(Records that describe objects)
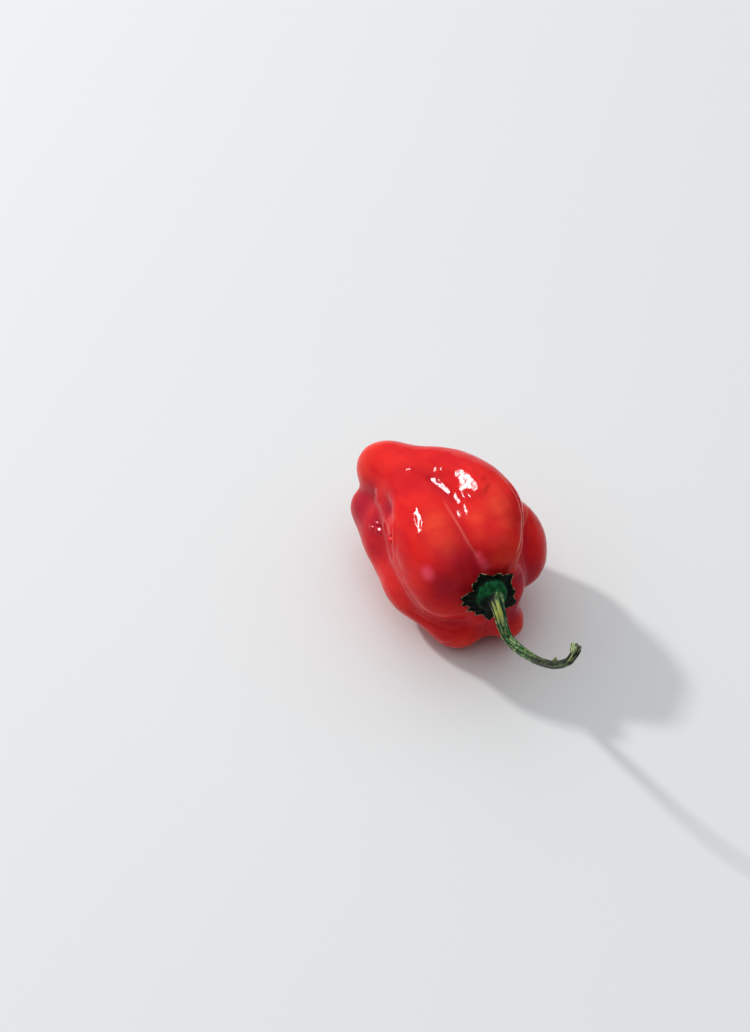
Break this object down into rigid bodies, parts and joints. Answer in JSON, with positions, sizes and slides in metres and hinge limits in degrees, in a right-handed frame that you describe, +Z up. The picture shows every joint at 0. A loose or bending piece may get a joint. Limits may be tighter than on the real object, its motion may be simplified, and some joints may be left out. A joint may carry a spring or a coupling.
{
  "type": "red habanero chilli pepper",
  "caption": "Ripe red habanero chilli with a lobed glossy pod, toothed green calyx and curved cut stem, lying on its side as picked.",
  "frame": {"origin": "middle of the underside of the whole chilli's box, on the surface that it rests on", "axes": "+Z up, -Y towards the front, where the calyx faces and the stem reaches out, +X to the right"},
  "size_m": [0.05, 0.0762, 0.04],
  "materials": {
    "pod_skin": "waxy gloss, ripe red skin",
    "calyx_green": "dull dark green, leathery",
    "stem_green": "dull green, ribbed and woody"
  },
  "bodies": {
    "root": {"pod": "pod_skin", "calyx": "calyx_green", "stem": "stem_green"}
  },
  "joints": []
}
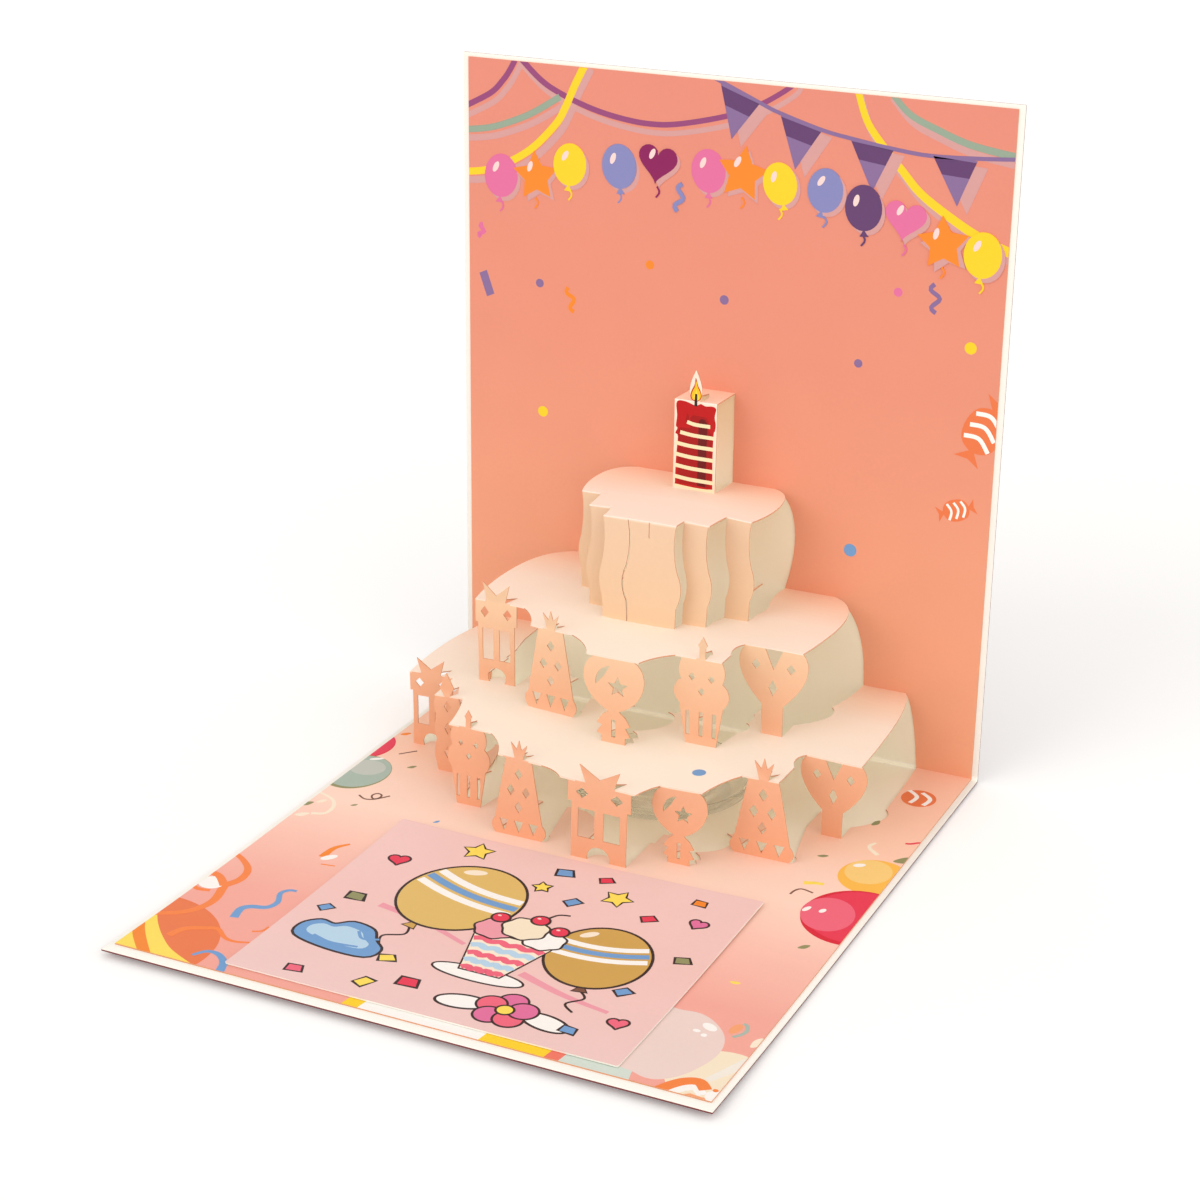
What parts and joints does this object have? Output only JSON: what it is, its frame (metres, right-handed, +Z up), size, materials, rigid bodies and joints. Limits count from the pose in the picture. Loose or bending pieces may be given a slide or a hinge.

**Required work:** Your task is to repeat the data exactly; please include every line.

**Output for this task:**
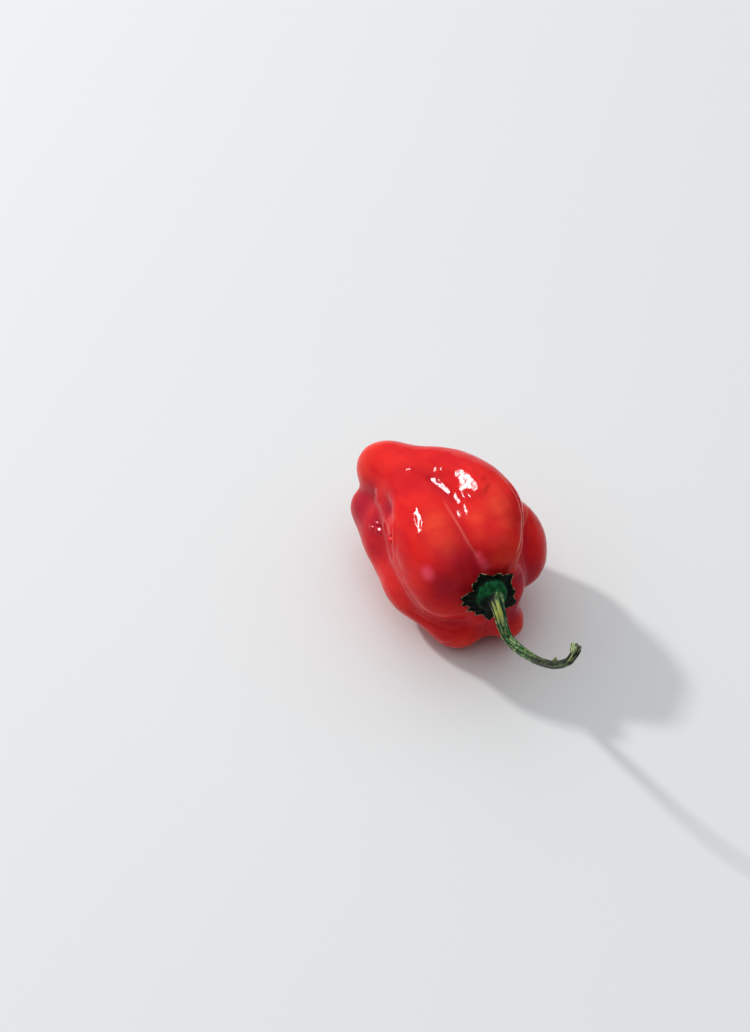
Break this object down into rigid bodies, parts and joints. Answer in JSON, with positions, sizes and slides in metres and hinge limits in degrees, in a right-handed frame that you describe, +Z up. The picture shows every joint at 0. A loose or bending piece may get a joint. Limits may be tighter than on the real object, its motion may be simplified, and some joints may be left out. A joint may carry a spring or a coupling.
{
  "type": "red habanero chilli pepper",
  "caption": "Ripe red habanero chilli with a lobed glossy pod, toothed green calyx and curved cut stem, lying on its side as picked.",
  "frame": {"origin": "middle of the underside of the whole chilli's box, on the surface that it rests on", "axes": "+Z up, -Y towards the front, where the calyx faces and the stem reaches out, +X to the right"},
  "size_m": [0.05, 0.0762, 0.04],
  "materials": {
    "pod_skin": "waxy gloss, ripe red skin",
    "calyx_green": "dull dark green, leathery",
    "stem_green": "dull green, ribbed and woody"
  },
  "bodies": {
    "root": {"pod": "pod_skin", "calyx": "calyx_green", "stem": "stem_green"}
  },
  "joints": []
}
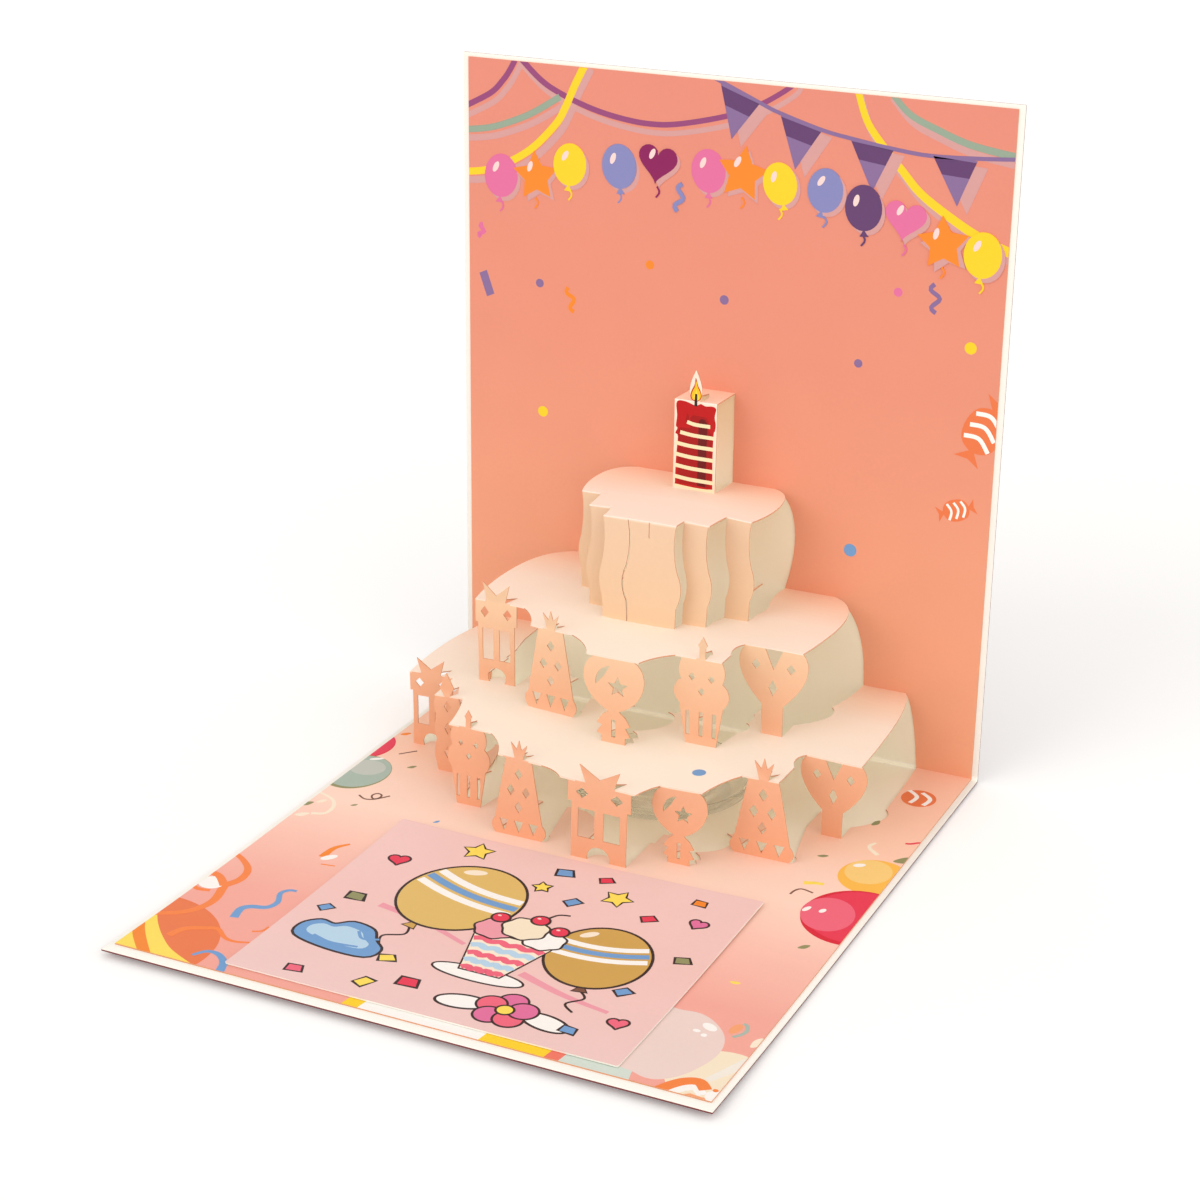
What parts and joints does this object have? Output only JSON: what it is, its frame (metres, right-handed, +Z up), size, materials, rigid bodies and joints. Limits count from the pose in the picture. Loose or bending pieces may be given a slide or a hinge.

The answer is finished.